2. Experience can be the best teacher. The Astros have won only one World Series – the scandal-tainted seven-game match of 2017 – but are entering their third in the last five years. Just six players remain from four years ago and both the manager and general manager are different. Atlanta fell one game shy of qualifying last year, when they lost a seven-game NLCS against Los Angeles, and hadn’t won a pennant since 1999 or a World Series since 1995. The team holds the record for most consecutive division crowns (14 from 1991-2005) but reached the final round only once. The Braves had fewer wins (88) than any playoff team but they’re hungry for more.
3. Shall we call them the Asterisks? Exposure of electronic sign-stealing by the Astros during the 2017 World Series resulted in one-year suspensions for A.J. Hinch, then Houston manager, and Alex Cora, then his bench coach, though both returned to managing in 2021. Carlos Beltran, in his last year as a player, was also implicated and lost his job with the Mets without managing a game. Fans reacted, booing the team, calling them cheaters, and even carrying such posters as one that read, “Bet you can’t steal this sign!”

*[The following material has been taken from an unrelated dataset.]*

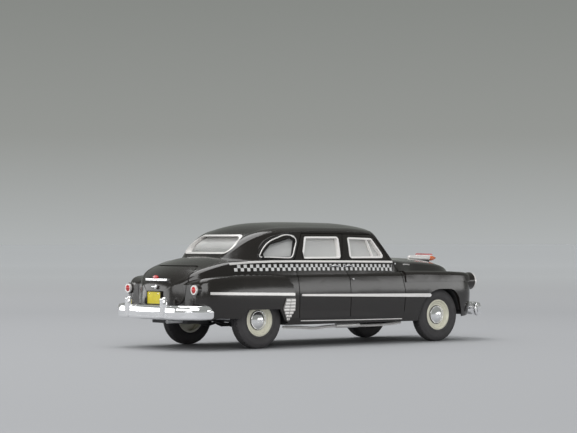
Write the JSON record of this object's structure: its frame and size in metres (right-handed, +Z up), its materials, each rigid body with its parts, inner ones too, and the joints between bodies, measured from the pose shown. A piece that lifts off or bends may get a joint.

4. Age is a matter of mind; if you don’t mind, it doesn’t matter. Houston manager Dusty Baker is 72, making him the second-oldest active manager, behind 77-year-old Tony La Russa of the Chicago White Sox, while Brian Snitker celebrated his 66th birthday during the playoffs. He’s the oldest pilot in the National League but, like Baker, is beloved by his players, some of whom see him as a grandfather.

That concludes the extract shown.